* [WRITTEN INSTRUCTION]: Write out the data again in full, exactly as it reads.

Start of PROVIDED MATERIAL

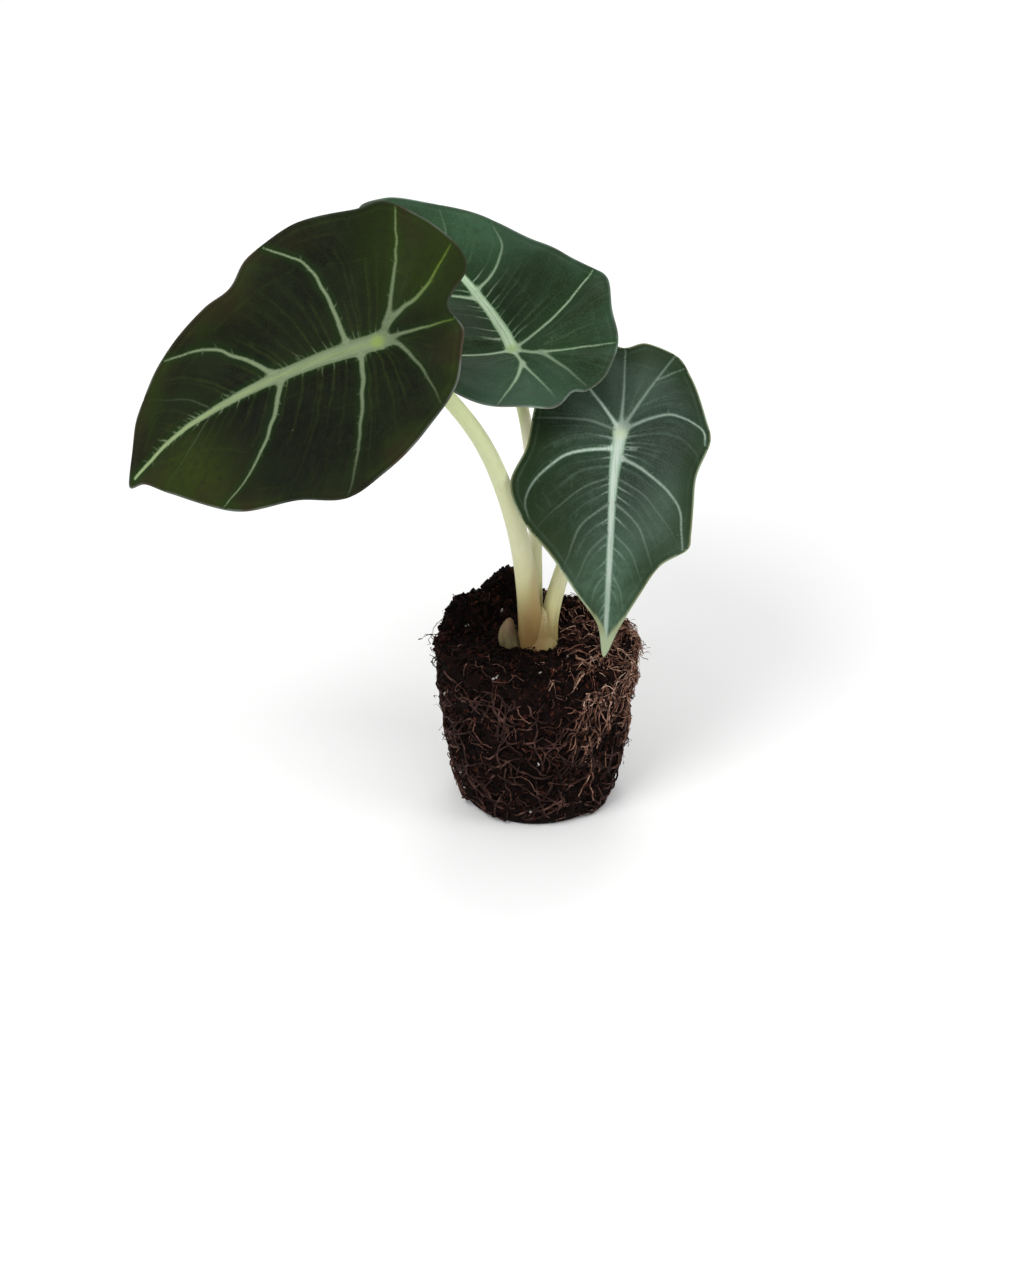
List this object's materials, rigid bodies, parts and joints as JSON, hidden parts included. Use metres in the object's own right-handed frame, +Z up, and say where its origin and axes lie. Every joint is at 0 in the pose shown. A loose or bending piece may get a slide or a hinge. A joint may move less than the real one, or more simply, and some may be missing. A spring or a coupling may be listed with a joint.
{
  "type": "young alocasia black velvet plant in its bare root plug",
  "caption": "Young houseplant standing in its bare root plug: broad dark velvety blades with pale veins on slender petioles over a tapered, root-bound block of growing medium.",
  "frame": {"origin": "centre of the root plug's flat bottom", "axes": "+Z up along the plug and the stems; -Y is the plant's front, which its right leaf hangs towards; the left leaf points along -X"},
  "size_m": [0.1348, 0.1103, 0.1546],
  "materials": {
    "growing_medium": "matt, crumbly, moist dark peat and coir netted by tan roots",
    "corm": "satin, pale brown-green skin",
    "petiole": "satin, cream-green, slightly translucent",
    "blade": "velvety dark green above with pale veins, paler and satin below"
  },
  "bodies": {
    "root": {"root_plug": "growing_medium", "corm": "corm", "petiole_left": "petiole", "petiole_back": "petiole", "petiole_right": "petiole", "blade_left": "blade", "blade_back": "blade", "blade_right": "blade"}
  },
  "joints": []
}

End of PROVIDED MATERIAL

* [SOLUTION TO THIS EXERCISE]:
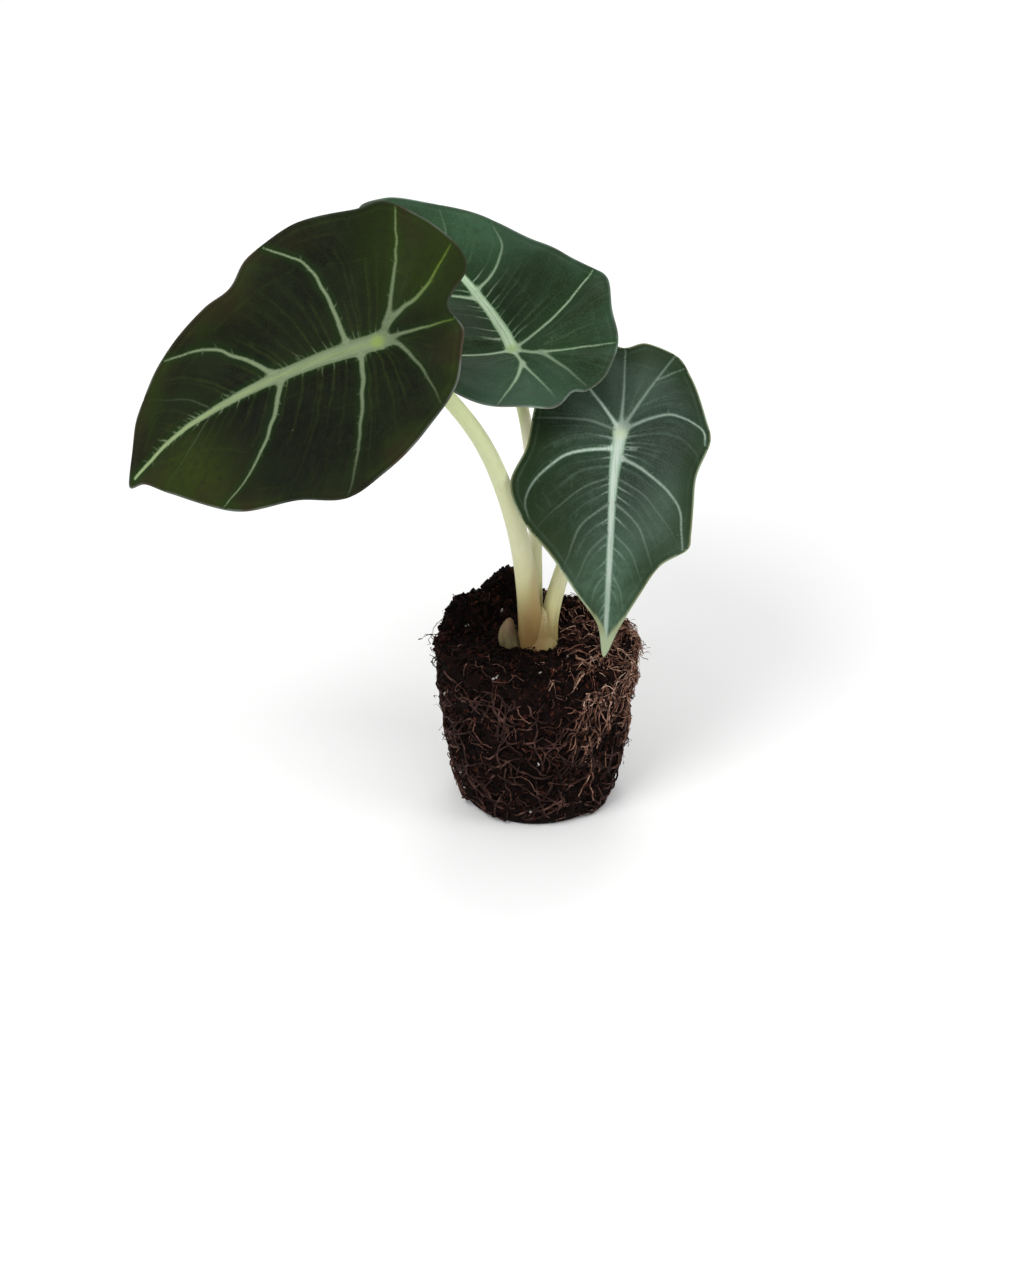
List this object's materials, rigid bodies, parts and joints as JSON, hidden parts included. Use metres in the object's own right-handed frame, +Z up, and say where its origin and axes lie. Every joint is at 0 in the pose shown. A loose or bending piece may get a slide or a hinge. A joint may move less than the real one, or more simply, and some may be missing. A spring or a coupling may be listed with a joint.
{
  "type": "young alocasia black velvet plant in its bare root plug",
  "caption": "Young houseplant standing in its bare root plug: broad dark velvety blades with pale veins on slender petioles over a tapered, root-bound block of growing medium.",
  "frame": {"origin": "centre of the root plug's flat bottom", "axes": "+Z up along the plug and the stems; -Y is the plant's front, which its right leaf hangs towards; the left leaf points along -X"},
  "size_m": [0.1348, 0.1103, 0.1546],
  "materials": {
    "growing_medium": "matt, crumbly, moist dark peat and coir netted by tan roots",
    "corm": "satin, pale brown-green skin",
    "petiole": "satin, cream-green, slightly translucent",
    "blade": "velvety dark green above with pale veins, paler and satin below"
  },
  "bodies": {
    "root": {"root_plug": "growing_medium", "corm": "corm", "petiole_left": "petiole", "petiole_back": "petiole", "petiole_right": "petiole", "blade_left": "blade", "blade_back": "blade", "blade_right": "blade"}
  },
  "joints": []
}